WHAT TO DO - Check each line below for "bodies" and report how many have it, nothing else.

INFORMATION SHOWN -
↓

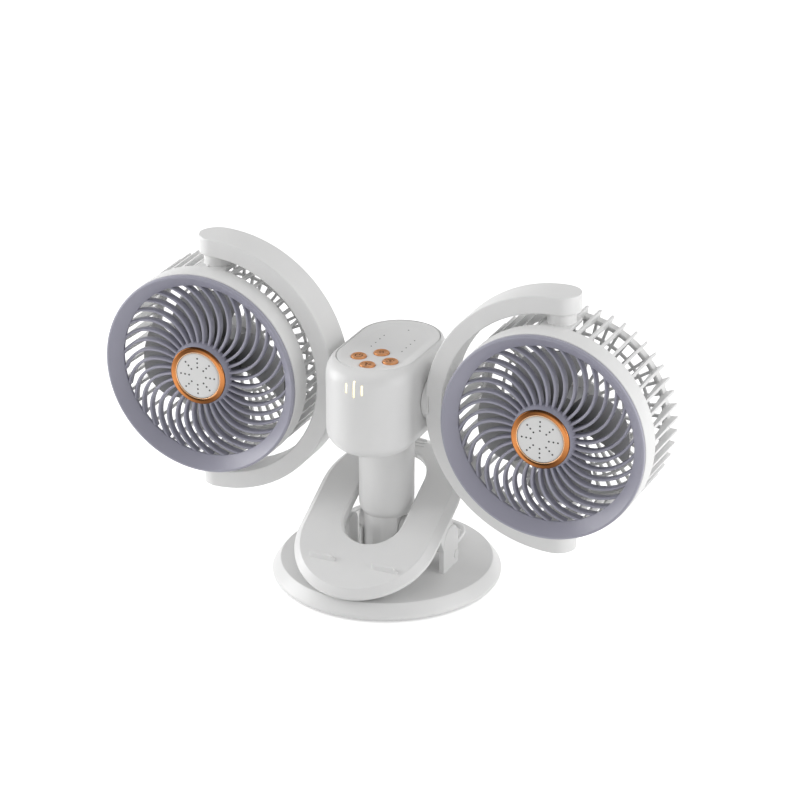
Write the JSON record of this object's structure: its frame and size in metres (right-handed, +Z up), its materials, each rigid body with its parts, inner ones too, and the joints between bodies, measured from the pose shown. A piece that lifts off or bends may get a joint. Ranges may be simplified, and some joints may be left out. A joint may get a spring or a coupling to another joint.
{
  "type": "twin head fan",
  "caption": "Twin-head desk fan: caged heads in swivelling yokes beside a control head, on a tilting column over a weighted round base with a clip plate and a hanging loop.",
  "frame": {"origin": "middle of the underside of the base", "axes": "+Z up, +X to the right of someone facing the buttons, the fans blow towards -Y"},
  "size_m": [0.3758, 0.15, 0.2181],
  "materials": {
    "white_plastic": "satin",
    "lilac_plastic": "satin",
    "copper_trim": "plated",
    "grey_plastic": "satin",
    "rubber": "matte",
    "steel": "plain",
    "lamp": "diffusing",
    "circuit_board": "coated",
    "cell": "wrapped",
    "motor_case": "plated"
  },
  "bodies": {
    "base": {"base_shell": "white_plastic", "base_bottom_cover": "white_plastic", "base_foot_pad": "rubber", "base_weight": "steel", "column_tilt_pin": "steel", "left_hinge_pin": "steel", "right_hinge_pin": "steel", "left_clip_spring": "steel", "right_clip_spring": "steel"},
    "clip": {"clip_plate": "white_plastic", "jaw_pad": "rubber"},
    "loop": {"hanging_loop": "white_plastic"},
    "column": {"column_tube": "white_plastic", "swivel_collar": "grey_plastic"},
    "head": {"head_shell": "white_plastic", "head_top_panel": "white_plastic", "light_guide": "lamp", "control_board": "circuit_board", "battery_cradle": "grey_plastic", "battery_left": "cell", "battery_right": "cell", "charge_socket": "steel"},
    "button_left": {"button_left": "copper_trim"},
    "button_front": {"button_front": "copper_trim"},
    "button_back": {"button_back": "copper_trim"},
    "button_right": {"button_right": "copper_trim"},
    "left_yoke": {"left_yoke": "white_plastic", "left_yoke_retainer": "grey_plastic", "left_pan_pin_top": "steel", "left_pan_pin_bottom": "steel"},
    "left_fan": {"left_front_grille": "lilac_plastic", "left_hub_trim": "copper_trim", "left_hub_cap": "white_plastic", "left_rear_housing": "white_plastic", "left_motor": "motor_case"},
    "left_impeller": {"left_impeller": "grey_plastic", "left_motor_shaft": "steel"},
    "right_yoke": {"right_yoke": "white_plastic", "right_yoke_retainer": "grey_plastic", "right_pan_pin_top": "steel", "right_pan_pin_bottom": "steel"},
    "right_fan": {"right_front_grille": "lilac_plastic", "right_hub_trim": "copper_trim", "right_hub_cap": "white_plastic", "right_rear_housing": "white_plastic", "right_motor": "motor_case"},
    "right_impeller": {"right_impeller": "grey_plastic", "right_motor_shaft": "steel"}
  },
  "joints": [
    {"name": "clip_hinge", "type": "hinge", "parent": "base", "child": "clip", "pos_m": [0, 0.001, 0.0303], "axis": [-1, 0, 0], "range_deg": [0, 22], "stiffness_Nm_per_rad": 0.4, "springref_deg": -40.11, "deforming": ["left_clip_spring", "right_clip_spring"]},
    {"name": "loop_fold", "type": "hinge", "parent": "base", "child": "loop", "pos_m": [0, 0.009, 0.0185], "axis": [1, 0, 0], "range_deg": [0, 50]},
    {"name": "column_tilt", "type": "hinge", "parent": "base", "child": "column", "pos_m": [0, 0, 0.035], "axis": [1, 0, 0], "range_deg": [-15, 30]},
    {"name": "head_swivel", "type": "hinge", "parent": "column", "child": "head", "pos_m": [0, 0, 0.102], "axis": [0, 0, 1], "range_deg": [-90, 90]},
    {"name": "left_yoke_tilt", "type": "hinge", "parent": "head", "child": "left_yoke", "pos_m": [-0.0321, 0, 0.1308], "axis": [1, 0, 0], "range_deg": [-90, 90]},
    {"name": "left_fan_pan", "type": "hinge", "parent": "left_yoke", "child": "left_fan", "pos_m": [-0.11939, 0, 0.1308], "axis": [0, 0, 1], "range_deg": [-90, 90]},
    {"name": "left_impeller_spin", "type": "hinge", "parent": "left_fan", "child": "left_impeller", "pos_m": [-0.11939, 0, 0.1308], "axis": [0, 1, 0], "continuous": true},
    {"name": "right_yoke_tilt", "type": "hinge", "parent": "head", "child": "right_yoke", "pos_m": [0.0321, 0, 0.1308], "axis": [1, 0, 0], "range_deg": [-90, 90]},
    {"name": "right_fan_pan", "type": "hinge", "parent": "right_yoke", "child": "right_fan", "pos_m": [0.11939, 0, 0.1308], "axis": [0, 0, 1], "range_deg": [-90, 90]},
    {"name": "right_impeller_spin", "type": "hinge", "parent": "right_fan", "child": "right_impeller", "pos_m": [0.11939, 0, 0.1308], "axis": [0, 1, 0], "continuous": true},
    {"name": "button_left_press", "type": "slide", "parent": "head", "child": "button_left", "axis": [0, 0, -1], "range_m": [0, 0.0008], "stiffness_N_per_m": 500, "springref_m": -0.0006},
    {"name": "button_front_press", "type": "slide", "parent": "head", "child": "button_front", "axis": [0, 0, -1], "range_m": [0, 0.0008], "stiffness_N_per_m": 500, "springref_m": -0.0006},
    {"name": "button_back_press", "type": "slide", "parent": "head", "child": "button_back", "axis": [0, 0, -1], "range_m": [0, 0.0008], "stiffness_N_per_m": 500, "springref_m": -0.0006},
    {"name": "button_right_press", "type": "slide", "parent": "head", "child": "button_right", "axis": [0, 0, -1], "range_m": [0, 0.0008], "stiffness_N_per_m": 500, "springref_m": -0.0006}
  ]
}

↑

SOLUTION TO THIS TASK - 2